One New Painting: Mark III

September 22nd, 2013  |  Published in September 2013

One New Painting: Mark III

By Jane Durrell

It’s like a party at The Galleries at Frame Designs, Loveland, where individual works by twenty-six artists fill the walls and more for the third edition of a show called “One New Painting,” running through September 28. The resulting mix of styles and approaches is almost like a gathering where everyone is talking at once and all seem to be having a fine time.

Dan Biggs, owner of Frame Designs, says that two years ago, when Loveland-Maderia Road was torn up for construction and their location at number 9475 could be easily overlooked, the idea for this sort of show emerged as a way to get people in the shop. Biggs, an artist himself, sent out invitations to what was “essentially a family reunion of Cincinnati artists,” most but not all painters. The artists loved it, the opening night was like a reunion, the whole thing was so successful that it’s been repeated each year, although the construction work on Loveland-Maderia Road has long since been completed.

This year’s invitation was succinct: “Bring one new painting. Maybe two if they’re small.” Kevin Kelly is among those who contributed two small works, which in fact enhance one another. Here he turns his accomplished hand to lake-scapes: “Midwinter Evening” and “Frozen Lagoon.” The first is all blues and blacks, while in the second the lagoon is a lavender that almost appears lit from within. Kelly carries this off in acrylic and gouache with a touch of watercolor.

Scrupulous craft, exemplified by Kelly, is found throughout the show. Another shared trait is humor. Bigg’s own work here, “Little Johnny Shit Pants,” is a large vertical painting with a tangle of brush strokes as background for the figure of a school boy hot-footing it to somewhere, an adult face laid on where the child’s would be. Heather Stormer, Biggs’ assistant and assistant curator with him for the show, is also represented by an amusing take, “Clone # 1,” which shows a frantic man in yellow suit fitted out with flying tubes of some unknown substance rushing up a stair. Asked what this is all about, she explains it stems from a film she saw in the making and was intrigued by the character in the yellow suit. In the end the painting itself appears inconspicuously on a wall in the completed film, she says.

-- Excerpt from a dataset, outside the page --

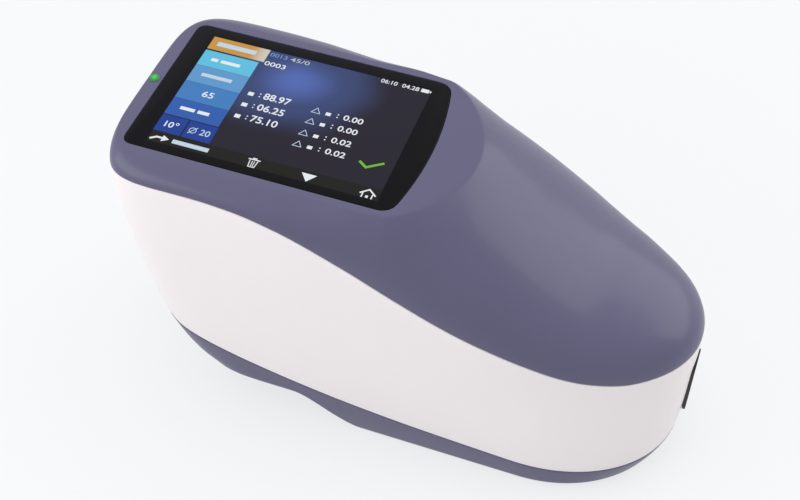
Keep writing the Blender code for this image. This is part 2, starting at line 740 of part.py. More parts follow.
def band_chain(station):
    """Closed wall section of the band: outer wall, upper tongue, inner wall, lower tongue."""
    top = upper_seam
    low = lower_seam
    outer_top = level_point(station, lambda x: top(x) - SEAM_GAP, 0)
    outer_low = level_point(station, low, 0)
    chain = []
    for k in range(BAND_LEVELS + 1):
        z = outer_low[2] + (outer_top[2] - outer_low[2]) * k / BAND_LEVELS
        chain.append((*station_xy(station, z, 0), z))
    tongue = LIP + CLEARANCE
    x, y, z = level_point(station, lambda x: top(x) - SEAM_GAP, tongue)
    chain.append((x, y, z))
    chain.append((x, y, z + TONGUE_HEIGHT))
    x, y, z = level_point(station, lambda x: top(x) - SEAM_GAP, WALL)
    chain.append((x, y, z + TONGUE_HEIGHT))
    for k in range(BAND_LEVELS, -1, -1):
        z = outer_low[2] + (outer_top[2] - outer_low[2]) * k / BAND_LEVELS
        chain.append((*station_xy(station, z, WALL), z))
    x, y, z = level_point(station, low, WALL)
    chain.append((x, y, z - TONGUE_HEIGHT))
    x, y, z = level_point(station, low, tongue)
    chain.append((x, y, z - TONGUE_HEIGHT))
    chain.append((x, y, z))
    return chain


def crown_rings(station, inset, drop, rise):
    """Points from the seam, over the shoulder, to the spine."""
    x, y, z = level_point(station, upper_seam, inset)
    spine_x = min(max(x, SPINE_END_X), SPINE_NOSE_X)
    low = z + rise
    points = []
    for k in range(CROWN_RINGS + 1):
        reach = math.cos(k / CROWN_RINGS * math.pi / 2)
        if k == CROWN_RINGS:
            reach = 0
        ring_x = spine_x + (x - spine_x) * reach
        lift = math.sqrt(1 - reach ** crown_power(ring_x))
        points.append((ring_x, y * reach, low + (crest(ring_x) - drop - low) * lift))
    return points


def top_outer_chain(station):
    x, y, z = level_point(station, upper_seam, 0)
    return [(x, 0, z)] + crown_rings(station, 0, 0, 0)


def top_cavity_chain(station):
    """Cavity section: a rebate for the band's tongue, then the inner wall."""
    x, y, z = level_point(station, upper_seam, LIP)
    rebate = TONGUE_HEIGHT + CLEARANCE
    low = z - CUT_OVERRUN
    chain = [(x, 0, low), (x, y, low), (x, y, z + rebate)]
    return chain + crown_rings(station, WALL, WALL, rebate)


def base_outer_chain(station):
    """Outer section of the base from its seam to the middle of its underside."""
    x, y, z = level_point(station, lambda x: lower_seam(x) - SEAM_GAP, 0)
    low = level_point(station, underside, 0)[2] + EDGE_RADIUS
    chain = [(x, 0, z)]
    for k in range(BASE_LEVELS + 1):
        level = z + (low - z) * k / BASE_LEVELS
        chain.append((*station_xy(station, level, 0), level))
    for k in range(1, EDGE_STEPS + 1):
        angle = k / EDGE_STEPS * math.pi / 2
        inset = EDGE_RADIUS * (1 - math.cos(angle))
        level = low - EDGE_RADIUS * math.sin(angle)
        chain.append((*station_xy(station, level, inset), level))
    x, y, z = chain[-1]
    return chain + [(x, 0, z)]


def base_cavity_chain(station):
    """Inner section of the base: rebate for the band's lower tongue, wall and floor."""
    x, y, z = level_point(station, lambda x: lower_seam(x) - SEAM_GAP, LIP)
    rebate = TONGUE_HEIGHT + CLEARANCE
    chain = [(x, 0, z + CUT_OVERRUN), (x, y, z + CUT_OVERRUN), (x, y, z - rebate)]
    top = z - rebate
    low = level_point(station, underside, 0)[2] + FLOOR
    for k in range(BASE_LEVELS + 1):
        level = top + (low - top) * k / BASE_LEVELS
        chain.append((*station_xy(station, level, WALL), level))
    x, y, z = chain[-1]
    return chain + [(x, 0, z)]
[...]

Michael Hurst applies his deliberately simple, homage to comic-book style to a Renaissance subject in “Death and the Maiden,” producing a disturbing take on a theme that has attracted artists of all stripes down the years. The New Realists are well represented here. Kevin Muente’s “Down by the Tracks” is a large horizontal scene in muted colors fueled by gray, full of troubling suggestion. A man and a woman are in fact down by the railway tracks, for reasons unclear. The track itself is a powerful element of the composition; a train is retreating from us. Here is a story waiting to be told, but the story line itself is up to the viewer. Jim Menkhaus depicts “The Square” in the left portion of his canvas, instantly recognizable to us Cincinnatians as Mariemont, but a curtain of abstract forms in reds and yellows and blues is arrogantly overtaking the composition from the right. I am confident that Mary Emery, whose idea and desire was the springboard for the pretty village, would be appalled at this painting, but then she would be surprised as well at how upper middle class the place she meant as a haven for working people has become. Is this in any way the subject of the painting? I think not, I think other thoughts are stirring, but it does remind of the frequent distance between the cup and the lip.

Not all the paintings stay on the wall. Cole Carothers’ engaging little watercolor, “View from Lost Lake,” is perhaps four inches by five inches and sits on a tiny, paint-splattered easel that’s less than a foot high. The painting’s “View” is of a mountain, depicted in grays and grayed greens. Also off the wall is Kitty Schroeder’s “Story Book Quilt Revived,” carried out on a four-square column six feet tall, each side with a different subject, tea cups, mother and child, a fish in the sea among them.

Cedric Michael Cox breaks from the prevailing realism with “Face Dancer No. 2,” his familiar sharp-edged shapes seemingly in motion, bright, light colors with darkening borders at top and bottom of the canvas. Roy Johnson’s “Dichotomy” shows us swiftly applied vertical brush strokes in the left section of his canvas, while the remainder of the space is ruled, almost, into horizontal stripes with purple added to the blues and greens of the left portion, producing an effect like looking through the slats of a venetian blind. And one of my favorite works in the show, “Breaking Light” by Michael Scott, manages to straddle two camps. From a little distance it is a small and inviting rendition of slim tree trunks in a crowded forest, touched from the side by early light; up close it dissolves into an absorbing abstract painting, the trees gone as if by edict.

Another piece I liked diverged from realism. “Antefix Alien,” by Laura Livingston, has a complex abstract background from which emerges, center top of the canvas, what might be a death mask in gold paint. Another other element of the work is a tiny black stick figure, incongruously posed against the textured surface of the painting. “Antefix Alien” invites thought and like the show in general is well done.

So, obviously, lots is going on at Frame Designs, not least the interaction of artists many of whom have known one another down the years, whose styles are individual but whose outlooks and values may be shared.